I buy a whole pig and get it butchered, then the fat taken off costs me nothing, and I have fresh piggy in the freezer!
 
Not to hijack the thread but has anyone tried using beef suet in sausage? I seen it for sale in a Superstore and am thinking it might work well for sausage.
 
Not to hijack the thread but has anyone tried using beef suet in sausage? I seen it for sale in a Superstore and am thinking it might work well for sausage.

Well, take a piece of Beef fat and render it down in a frying pan. Now fry some eggs and potatoes in it and taste them. Do the same with some pork fat...which tastes better?
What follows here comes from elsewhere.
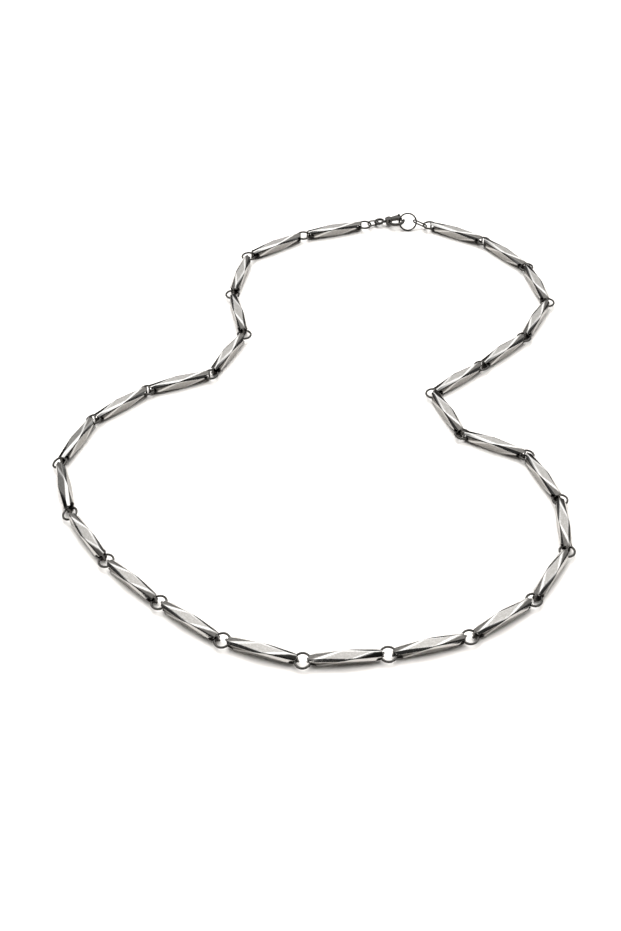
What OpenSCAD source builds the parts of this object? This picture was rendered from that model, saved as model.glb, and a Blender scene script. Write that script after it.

My sister married into a clan from Porcupine Plain Sask that just ground up the venison and cooked it...borderline un-palatable. Just too dry.
The odd fellow will eat deer fat...emphasis on 'odd'. Most folks strip all the fat off of a deer; which being a wild animal is a bit sparse on inter-muscular marbling...they run to escape their prey.
Deer tallow reminds me of the one time I had mutton...shudder. Why ruin venison by not removing the fat?
And as far as Butchers opinions...my middle daughter just got out of a 5 month meat cutting course. They don't teach them much about cutting up venison apparently, which surprised me. And old school butcher that hunts and consumes wild meat...I may be impressed. But, I also may not.
I do like a tender deer steak seared in a little smoking hot olive oil myself; med rare always, very little salt...lotsa pepper. Been known the drape a roast in bacon strips to keep it moist too. But searing it and cooking it to med-rare is usually a good plan.
Ground venison au naturale ( sans pork)...tough sell IMO
 
Not to hijack the thread but has anyone tried using beef suet in sausage? I seen it for sale in a Superstore and am thinking it might work well for sausage.

Never used beef in sausage but think i will try it sometime. I do however use beef fat (fat caps off prime rib), to make burgers. Way better than any burger you can buy in the store. I shoot for a 70% game to 30% beef fat mix.